The pervasive presence of the screen as a filter for our experience of reality has radically changed our world perception and social dynamics. Daniel Keller’s sculptural video installation Soft Staycation (Gaze Track Edit) points not only to the ways we look at the screen, but also to the ways the screen looks back at us. To create this work, Keller uses a gaze-tracking technology that follows the eye movement of a group of viewers as they stare at a screen. Here, Keller defines zones of attention in response to a compilation of advertisements found online, highlighting the hidden ways in which technologies effectively guide our perceptions. Keller is part of a young generation of artists who are digital natives, born into our hyperconnected world.

With this paradigm shift in mind, a facet of this exhibition examines cognition and the way humans interpret the world around them—an area of knowledge that we still don’t fully understand. Suggesting the impossibility of finding a stable definition, Jonathan Monk’s neon parenthesis, Something Contained, Removed, greets viewers. The construction and interpretation of language is key in understanding how our minds work, how we perceive and communicate with an increasingly connected and automated world. In the thirteen-line poem that forms the basis of Sharon Ebner’s The Electric Comma, written language is transformed into abstract and more intensely visual form. Turning unfinished poetry into image, Ebner’s process exposes the nonlinear, often erratic way in which we experience language as open to countless transmutations.

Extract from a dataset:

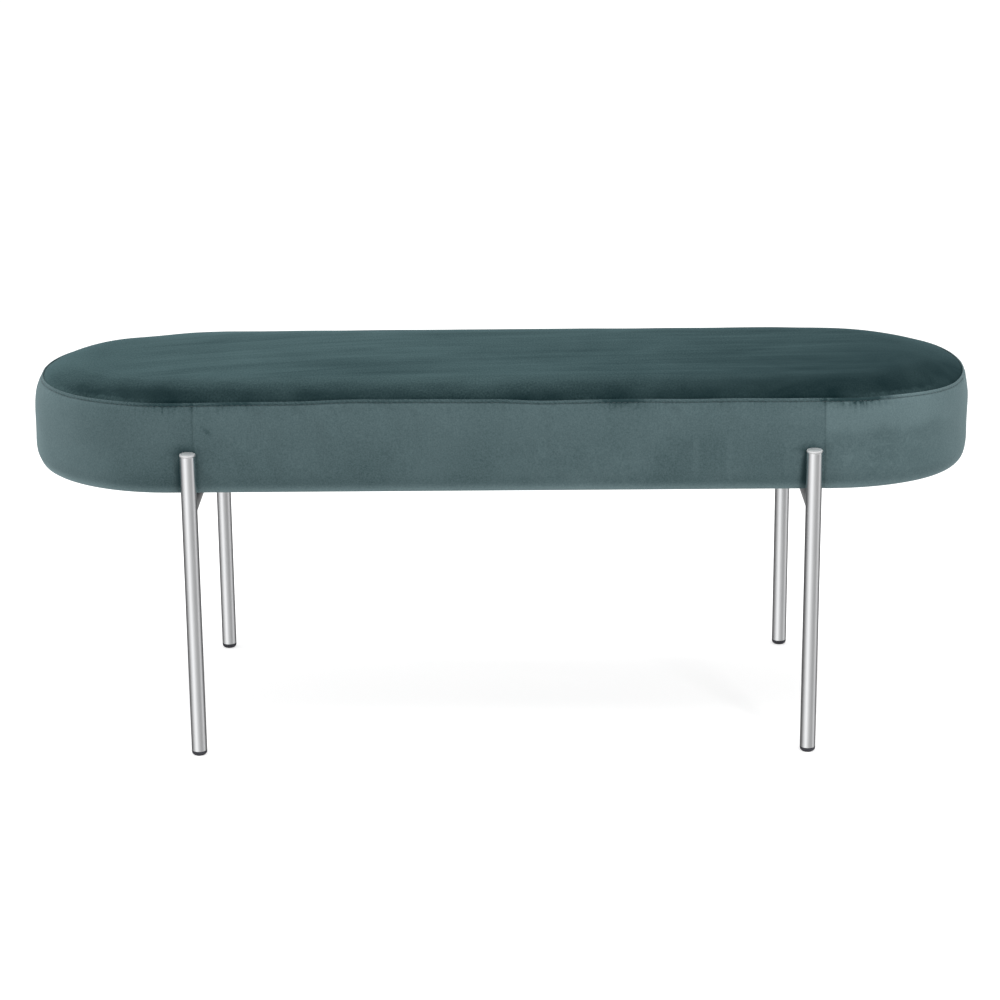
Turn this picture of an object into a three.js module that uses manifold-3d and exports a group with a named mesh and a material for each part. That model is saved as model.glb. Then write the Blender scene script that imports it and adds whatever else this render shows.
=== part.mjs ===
// Upholstered bench: a stadium-shaped velvet seat carried by two tube side frames.
// Millimetres, +Z up, +X along the seat, front at -Y, origin on the floor under the middle.
import * as THREE from 'three';
import { mergeVertices } from 'three/addons/utils/BufferGeometryUtils.js';
import Module from 'manifold-3d';

const wasm = await Module();
wasm.setup();

// Seat, measured over the cover
const seatLength = 1170;
const seatWidth = 370;
const bandHeight = 113.3;
const crownRise = 13.8;
const crownRun = 67;
const seamInset = 9;
const sideCurvePower = 4;
const lowerEdgeInset = 9;
const lowerEdgeHeight = 30;

// Cover: top panel, and a band in four panels with a folded, top-stitched upper edge
const clothThickness = 1.6;
const foldWidth = 5;
const foldRaise = 1;
const hemDrop = 7;
const flangeWidth = 36;
const seamSetback = 21;
const coverShift = 9.5;

// Padding
const waddingThickness = 5;
const sideFoamThickness = 14;
const slabEdgeHeight = 43.5;

// Timber carcass
const boardThickness = 12;
const railThickness = 18;
const rimThickness = 12;
const deckThickness = 5;
const ribThickness = 18;
const ribCount = 4;
const ribFromLeg = 60;
const dustCoverThickness = 0.8;
const dustCoverInset = 30;

// Tube side frames
const tubeDiameter = 19;
const tubeWall = 1.2;
const legSetback = 25;
const legHeight = 385;
const legRise = 53.8;
const weldRadius = 2;
const capThickness = 2.5;
const capChamfer = 1;
const capPlugDepth = 8;
const plugFit = 0.35;
const footHeight = 5.5;
const footPadRadius = 6.5;
const footEdgeHeight = 2.6;
const footEdgeRadius = 9;
const footPlugDepth = 16;
const footRibDepth = 1.2;
const footRibCount = 3;

// Plates, bolts and tee nuts that hold the seat down
const plateLength = 64;
const plateWidth = 36;
const plateThickness = 4;
const plateCorner = 6;
const plateFromLeg = 85;
const plateWeldLength = 24;
const plateWeldReach = 9;
const boltRadius = 3;
const boltEdge = 12;
const boltHeadRadius = 5.25;
const boltHeadHeight = 3.3;
const boltCrownRadius = 3.4;
const boltRimHeight = 1.1;
const boltProud = 1;
const socketWidth = 4;
const socketDepth = 2;
const holeClearance = 0.4;
const nutBarrelRadius = 4;
const nutBarrelLength = 9;
const nutFlangeRadius = 9.5;
const nutFlangeThickness = 1.4;

// Gap between neighbours that touch, and how far a cutter runs past what it cuts
const gap = 0.3;
const overrun = 2;

// Facets
const arcSteps = 24;
const tubeSteps = 24;
const smallSteps = 12;
const beadSteps = 20;
const beadSides = 6;
const edgeSteps = 5;
const sideSteps = 6;
const crownSteps = 6;
const cornerSteps = 4;

const quarterTurn = Math.PI / 2;
const fullTurn = Math.PI * 2;

// Places that follow from the sizes above
const endRadius = seatWidth / 2;
const straightHalf = seatLength / 2 - endRadius;
const tubeRadius = tubeDiameter / 2;
const boreRadius = tubeRadius - tubeWall;
const legX = straightHalf - legSetback;
const legY = endRadius + gap + tubeRadius;
const bandSeamX = straightHalf - seamSetback;
const coverDepth = clothThickness + gap;
const hemInset = seamInset + coverDepth;
const carcassInset = coverDepth + sideFoamThickness + gap;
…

Today, we create complex technologies with human-like capabilities at an accelerating pace. Is this new relationship with the learning machine one of symbiosis, parasitism, or something else? A number of works in this exhibition ask directly: What part of the human intellect have we passed on to the machine and what remains lost in translation? With its feral computational power, is the learning machine capable of being a poet or an artist? Can the machine harness the space of intuition, of metaphor, of poetry, and ultimately become aware of itself?

This exhibition is curated by Pete Belkin and Katerina Chuchalina.